After installing, you must choose which of the machines you installed to that should act as
server and which should act as clients – both server and clients will have the same playback
options. The server does not necessarily have to be a Media Center machine; it can simply be a
file server to store the database on.
The machine chosen to run as server much have the database stored on an UNC path
(\\server\share\folder) that all machines has access to – this requires that all boxes can access
this UNC path, without being prompted for username and password – this could be done by
having the same user on all boxes, and giving these accounts the same password, or by simply
removing password protection on the share (be sure that your network is firewall protected).
Remember that the machine itself can also access its own shares with UNC paths, to make sure
that the path is alike for all boxes.
If you open from the Windows control panel open the “Folder Options” entry and press the
“View” pane and uncheck the “Use simple file sharing” entry, an “x$” (where x is the drive
letter) share is automatically created for all your disc drives in “My Computer”.

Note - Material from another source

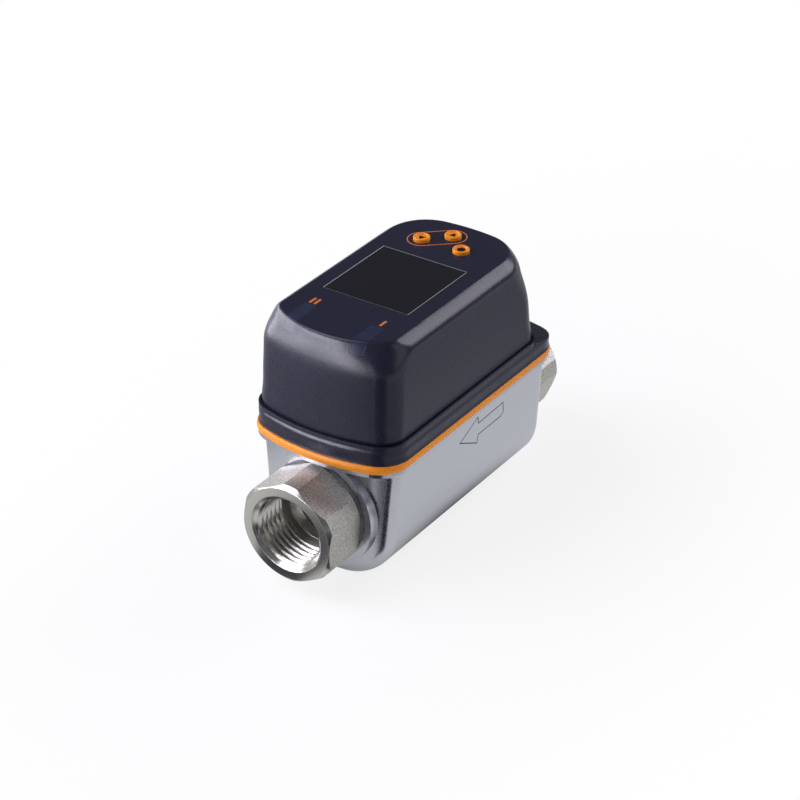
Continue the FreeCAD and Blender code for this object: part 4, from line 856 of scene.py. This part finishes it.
class METER_OT_display(bpy.types.Operator):
    """Give the display its dark cover and the fine sloping rim round it"""

    bl_idname = "meter.display"
    bl_label = "Display"

    def execute(self, context):
        wear(hard_coated_polycarbonate(linear("#090A15")), "display_window")
        wear(moulded_polyamide("display_frame", linear("#17171A"), 0.4), "display_module")
        low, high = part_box("display_window")
        inset = RIM_WIDTH / 2.0 - RIM_LAP
        corners = np.array([
            (low.x + inset, low.y + inset), (high.x - inset, low.y + inset),
            (high.x - inset, high.y - inset), (low.x + inset, high.y - inset),
        ])
        rim = ribbon("display_rim", corners, RIM_WIDTH, -BOTTOM_OF_MARK, RIM_HEIGHT, on_crown,
                     RIM_INNER_HEIGHT)
        polished = moulded_polyamide("polished_rim", linear("#1B1C26"), 0.18, height=0.002 * MM)
        keep(rim, polished)
        return {"FINISHED"}


class METER_OT_light_windows(bpy.types.Operator):
    """Give the two light windows their smoked polycarbonate, and the lamps under them a pale lens"""

    bl_idname = "meter.light_windows"
    bl_label = "Light windows"

    def execute(self, context):
        wear(smoked_polycarbonate(linear("#262C44")), "led_window_left", "led_window_right")
        wear(clear_epoxy_lens(linear("#F4F0E0")), "status_led_left", "status_led_right")
        return {"FINISHED"}


class METER_OT_connector(bpy.types.Operator):
    """Cut the M12 thread on the connector, and finish its insert, contacts and nut"""

    bl_idname = "meter.connector"
    bl_label = "Connector"

    def execute(self, context):
        brass = nickel_plated_brass(linear("#CFC8BC"))
        low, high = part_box("connector_shell")
        shell = threaded_shell("connector_shell_threaded", low, high, mount_of("connector_thread"),
                               context.scene.meter_sizes)
        keep(shell, brass)
        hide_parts("connector_shell")
        wear(brass, "connector_shell", "connector_nut")
        wear(moulded_polyamide("contact_carrier", linear("#101010"), 0.45), "connector_insert")
        gold = gold_flashed_contact(linear("#E6BE6A"))
        wear(gold, *["connector_contact_%d" % number for number in range(1, 5)])
        return {"FINISHED"}


class METER_OT_measuring_insert(bpy.types.Operator):
    """Finish the measuring tube inside the housing, with its shedder bar, sensors, clamp and leads"""

    bl_idname = "meter.measuring_insert"
    bl_label = "Measuring insert"

    def execute(self, context):
        sulphide = moulded_polyamide("glass_filled_sulphide", linear("#2B2724"), 0.5,
                                     size=0.4 * MM, height=0.01 * MM)
        wear(sulphide, "measuring_tube", "bluff_body", "vortex_sensor")
        wear(tumbled_stainless(linear("#C6C5C3")), "temperature_probe", "sensor_clamp", "clamp_screws",
             "board_spacers", "board_screws", "switch_case_left", "switch_case_middle", "switch_case_right")
        wear(polyurethane_jacket(linear("#26262A")), "sensor_lead", "probe_lead", "connector_lead")
        return {"FINISHED"}


class METER_OT_electronics(bpy.types.Operator):
    """Finish the two circuit boards, the plug strip between them and the switch plungers"""

    bl_idname = "meter.electronics"
    bl_label = "Electronics"

    def execute(self, context):
        wear(solder_resist(linear("#155A34")), "display_board", "main_board")
        wear(moulded_polyamide("black_polyester", linear("#141414"), 0.42), "board_header",
             "switch_plunger_left", "switch_plunger_middle", "switch_plunger_right")
        return {"FINISHED"}


class METER_OT_stage(bpy.types.Operator):
    """Set up the pale floor, the soft lamps, the surroundings and the camera"""

    bl_idname = "meter.stage"
    bl_label = "Stage"

    def execute(self, context):
        studio = context.scene.meter_studio
        stage_floor()
        stage_lamps(studio)
        stage_cards()
        stage_surroundings(context.scene, studio)
        stage_camera(context.scene, studio)
        context.scene.view_settings.view_transform = "Standard"
        return {"FINISHED"}


# Floor: half its side, rows and columns, and level
FLOOR_HALF = 3.0
FLOOR_STEPS = 9
FLOOR_LEVEL = -0.02 * MM
# factors on X, Y and Z in a distance from the meter
DISTANCE_FACTORS = (1.0, 0.5, 1.0)
# the floor as the camera sees it: distances where white starts and is full, and the share before it starts
SEEN_WHITE = (0.03, 0.14, 0.8)
# the floor as metal shows it, painted as a reflection: bands of painted shade, grey close under the meter
# where they stand for its shadow and darker again further out, each as distance from the meter and share of
# white, and the white's tint
PAINTED_REFLECTION_BANDS = [
    (0.015, 0.12), (0.025, 0.62), (0.032, 0.78), (0.06, 0.76), (0.09, 0.42), (0.13, 0.5), (0.2, 0.95),
]
PAINTED_REFLECTION_TINT = (0.96, 0.97, 1.0)

# Lamps: name, place, size and radiance
LAMPS = [
    ("softbox_rear_right", (0.45, 0.8, 0.56), (0.6, 0.5), 5.5),
    ("strip_front", (-0.215, -0.415, 0.09), (0.36, 0.19), 12.5),
    ("strip_left", (-0.42, -0.16, 0.1), (0.32, 0.21), 8.0),
    ("strip_side", (-0.98, 0.2, 0.2), (0.5, 0.4), 4.0),
    ("key_softbox", (-0.5, -0.52, 0.85), (0.85, 0.8), 3.6),
    ("fill_right", (1.2, 0.1, 0.6), (0.8, 0.8), 1.1),
]
REFLECTED_ONLY = ("strip_front",)
LAMP_TARGET = Vector((0.0, 0.0, 0.035))

# Black cards that only reflections see, painting dark reflections in the steel's front-right corner and in
# the fitting's bore: name, apex, nearest and furthest reach, first and last turn in degrees from straight
# ahead
CARDS = [
    ("card_by_corner", (0.0165, -0.038), (0.009, 0.6), (-2.0, 47.0)),
    ("card_before_mouth", (-0.004, -0.04), (0.0187, 0.055), (-29.0, 9.5)),
]
CARD_ROWS = 5
CARD_COLUMNS = 16
CARD_LEVEL = 0.3 * MM
# Grey card that glows and only reflections see, painting a grey reflection in the metal on the meter's left:
# how far to the left it stands, how it runs along the pipe, and how high it is
GLOWING_GREY_CARD = (-0.06, (-0.1, 0.03), 0.036)
GREY_ROWS = 3
GREY_COLUMNS = 5

# Camera
CAMERA_PLACE = Vector((0.34487, -0.5109, 0.4015))
CAMERA_TARGET = Vector((0.001813, -0.0059, 0.034945))
CAMERA_CLIP = (0.05, 20.0)
SENSOR = 36.0


def mix(tree, share, first, second):
    """A shader that goes from the first to the second with a share."""
    node = add_node(tree, "ShaderNodeMixShader", links={0: share, 1: first, 2: second})
    return node.outputs["Shader"]


def stage_floor():
    """A plain pale floor, white to the camera, with the meter's shadow kept close round it.

    White is mixed in with the distance from the meter, measured half as far along the pipe as across it.
    Metal does not see this floor but a painted reflection of it: an emission in bands of painted shade, grey
    close under the meter where it stands for the meter's shadow, darker again further out, and white beyond.
    """
    places = np.linspace(-FLOOR_HALF, FLOOR_HALF, FLOOR_STEPS)
    across, along = np.meshgrid(places, places, indexing="ij")
    points = np.stack([across, along, np.full_like(across, FLOOR_LEVEL)], axis=-1)
    floor = surface("floor", points, wrap_rows=False, wrap_columns=False)
    material = bpy.data.materials.new("painted_white_board")
    material.use_nodes = True
    tree = material.node_tree
    tree.nodes.clear()
    place = add_node(tree, "ShaderNodeTexCoord")
    factored = add_node(tree, "ShaderNodeVectorMath", {1: DISTANCE_FACTORS}, {0: place.outputs["Object"]},
                        operation="MULTIPLY")
    length = add_node(tree, "ShaderNodeVectorMath", links={0: factored.outputs["Vector"]}, operation="LENGTH")
    distance = length.outputs["Value"]
    near, far, least = SEEN_WHITE
    seen_share = remap(tree, distance, near, far, least, 1.0, interpolation_type="SMOOTHSTEP")
    reach = PAINTED_REFLECTION_BANDS[-1][0]
    level = add_node(tree, "ShaderNodeValToRGB", links={"Fac": remap(tree, distance, 0.0, reach, 0.0, 1.0)})
    stops = level.color_ramp.elements
    for step, (away, share) in enumerate(PAINTED_REFLECTION_BANDS):
        stop = stops[step] if step < len(stops) else stops.new(1.0)
        stop.position = away / reach
        stop.color = opaque([share * part for part in PAINTED_REFLECTION_TINT])
    ray = add_node(tree, "ShaderNodeLightPath")
    paint = add_node(tree, "ShaderNodeBsdfDiffuse", {"Color": opaque(linear("#FAFAFB"))})
    white = add_node(tree, "ShaderNodeEmission", {"Color": WHITE, "Strength": 1.0})
    # painted reflection: what metal shows of the floor is this emission, painted with the shade bands above
    painted_reflection = add_node(tree, "ShaderNodeEmission", links={"Color": level.outputs["Color"]})
    white_share = add_node(tree, "ShaderNodeMath", links={0: seen_share, 1: ray.outputs["Is Camera Ray"]},
                           operation="MULTIPLY")
    seen = mix(tree, white_share.outputs["Value"], paint.outputs["BSDF"], white.outputs["Emission"])
    both = mix(tree, ray.outputs["Is Glossy Ray"], seen, painted_reflection.outputs["Emission"])
    add_node(tree, "ShaderNodeOutputMaterial", links={"Surface": both})
    floor.data.materials.append(material)


def stage_lamps(studio):
    """Soft boxes round the meter, each turned to its middle. Reflections alone see some of them."""
    for name, place, size, radiance in LAMPS:
        data = bpy.data.lights.new(name, "AREA")
        data.shape = "RECTANGLE"
        data.color = linear("#F5F3FF")
        data.size, data.size_y = size
        data.energy = radiance * math.pi * size[0] * size[1] * studio.lamp_level
        lamp = bpy.data.objects.new(name, data)
        bpy.context.scene.collection.objects.link(lamp)
        lamp.location = place
        lamp.rotation_euler = (LAMP_TARGET - Vector(place)).to_track_quat("-Z", "Y").to_euler()
        lamp.visible_camera = False
        lamp.visible_diffuse = name not in REFLECTED_ONLY


def stage_card(name, points, material):
    """A card that only reflections see, so that it paints a reflection."""
    card = surface(name, points, wrap_rows=False, wrap_columns=False)
    card.data.materials.append(material)
    card.visible_camera = False
    card.visible_diffuse = False
    card.visible_shadow = False


def stage_cards():
    """Black cards on the floor towards the camera, which paint dark reflections in the metal, and a grey one
    that stands on the left and glows, which paints a grey reflection. Only reflections see them.

    A black card is a fan: rows run out from its apex, and columns turn from the left round to the right.
    The grey one is upright: rows run up, and columns run along the pipe.
    """
    # painted dark reflection: the near-black card that the metal shows
    black = new_material("black_card", linear("#2C2A36"), 0.0, 0.9, Specular_IOR_Level=0.0)[0]
    for name, apex, reaches, turns in CARDS:
        turn = np.radians(np.linspace(*turns, CARD_COLUMNS))[None, :]
        reach = np.linspace(*reaches, CARD_ROWS)[:, None]
        across = apex[0] + reach * np.sin(turn)
        along = apex[1] - reach * np.cos(turn)
        stage_card(name, np.stack([across, along, np.full_like(across, CARD_LEVEL)], axis=-1), black)
    # painted reflection: the grey card glows, so that the metal on the left shows it as a grey light
    grey = new_material("grey_card", linear("#3C3A48"), 0.0, 0.9, Specular_IOR_Level=0.0,
                        Emission_Color=WHITE, Emission_Strength=0.5)[0]
    place, run, high = GLOWING_GREY_CARD
    along, up = np.meshgrid(np.linspace(*run, GREY_COLUMNS), np.linspace(CARD_LEVEL, high, GREY_ROWS))
    stage_card("grey_card_left", np.stack([np.full_like(along, place), along, up], axis=-1), grey)


def stage_surroundings(scene, studio):
    """White where the camera looks past the floor, and a soft grey studio for light and reflections."""
    world = bpy.data.worlds.new("studio")
    scene.world = world
    world.use_nodes = True
    tree = world.node_tree
    tree.nodes.clear()
    ray = add_node(tree, "ShaderNodeLightPath")
    room = add_node(tree, "ShaderNodeBackground",
                    {"Color": opaque(linear("#EDEEF4")), "Strength": studio.sky_level})
    white = add_node(tree, "ShaderNodeBackground", {"Color": WHITE, "Strength": 1.0})
    seen = mix(tree, ray.outputs["Is Camera Ray"], room.outputs["Background"], white.outputs["Background"])
    add_node(tree, "ShaderNodeOutputWorld", links={"Surface": seen})


def stage_camera(scene, studio):
    """The camera at the photograph's own angle and distance."""
    data = bpy.data.cameras.new("camera")
    data.sensor_width = SENSOR
    data.lens = studio.lens
    data.clip_start, data.clip_end = CAMERA_CLIP
    camera = bpy.data.objects.new("camera", data)
    scene.collection.objects.link(camera)
    camera.location = CAMERA_PLACE
    camera.rotation_euler = (CAMERA_TARGET - CAMERA_PLACE).to_track_quat("-Z", "Y").to_euler()
    scene.camera = camera


OPERATORS = (
    METER_OT_lower_housing,
    METER_OT_fittings,
    METER_OT_pipe_threads,
    METER_OT_flow_arrow,
    METER_OT_seal_band,
    METER_OT_hood,
    METER_OT_light_marks,
    METER_OT_button_loop,
    METER_OT_buttons,
    METER_OT_display,
    METER_OT_light_windows,
    METER_OT_connector,
    METER_OT_measuring_insert,
    METER_OT_electronics,
    METER_OT_stage,
)


class METER_PT_sidebar(bpy.types.Panel):
    """Lists the meter's pieces and the stage"""

    bl_idname = "METER_PT_sidebar"
    bl_label = "Flow meter"
    bl_space_type = "VIEW_3D"
    bl_region_type = "UI"
    bl_category = SIDEBAR

    def draw(self, context):
        for group in [getattr(context.scene, name) for name in GROUPS]:
            box = self.layout.box()
            for name in group.__annotations__:
                box.prop(group, name)
        for operator in OPERATORS:
            self.layout.operator(operator.bl_idname)


GROUPS = {"meter_sizes": MeterSizes, "meter_colours": MeterColours, "meter_studio": MeterStudio}


def register():
    """Registers the property groups, the operators and the panel."""
    for name, group in GROUPS.items():
        bpy.utils.register_class(group)
        setattr(bpy.types.Scene, name, bpy.props.PointerProperty(type=group))
    for kind in OPERATORS + (METER_PT_sidebar,):
        bpy.utils.register_class(kind)


def unregister():
    """Takes them out again, last one first."""
    for kind in reversed(OPERATORS + (METER_PT_sidebar,)):
        bpy.utils.unregister_class(kind)
    for name, group in reversed(GROUPS.items()):
        delattr(bpy.types.Scene, name)
        bpy.utils.unregister_class(group)


def main():
    """Runs every operator in turn."""
    register()
    for operator in OPERATORS:
        group, name = operator.bl_idname.split(".")
        getattr(getattr(bpy.ops, group), name)()


if __name__ == "__main__":
    main()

When you have installed “My Movies” onto to all computers, both clients and server, and you
have made sure that all client machines can access the installation path (and therefore the
database) of the server machine, each of the clients should be pointed to the data on the
server. This is done by opening the “Edit collection” program on each of the client machines
(the program can be found in your Windows Start menu, under “All programs”, and “My
Movies”), click the entry “File”, “Database”, “Open” option from the top menu, and browse to
the database (mymovies.mdb) of your server machine, which is located in the directory you
installed “My Movies” to.
From now on, all “My Movies” installations are pointed to the server path, and use the
database and image directories from this path.
Notice that this way of installing “My Movies” to more machines can also be used to install
“My Movies” on a single Media Center box, and have another machine (that does not have to
be a Media Center machine) for managing your collection from the “Edit collection” program.
Also notice that previous versions of “My Movies” required registry editing to set up a multiple
zone environment, which is no longer needed, and should not be done.
Adding Movies
The importing thing when adding online movies to your collection is that they are added to a
path where all of the Media Center boxes have access to the same exact path – therefore
choosing an UNC path is the easiest. Again, remember that the machine itself can also access
its own shares with UNC paths, to make sure that the path is alike for all boxes. Offline movies
are discs located on discs, instead of online on your computer hard drives, and are therefore
handled alike for all boxes – you will simply be asked to insert the correct disc.
When adding movies to your movie collection, you use the “Edit collection” program found in
your Windows Start menu in the “My Movies” folder to add these – online movies are added
with a folder for “My Movies” to search on playback. When pressing “Watch” in “My Movies”
on an online stored movie, “My Movies” search the given folder for movies compatible with
the current environment, first it looks for DVD movies stored within a VIDEO_TS folder,
secondly is looks for DVD iso image files*, and third for other movie files.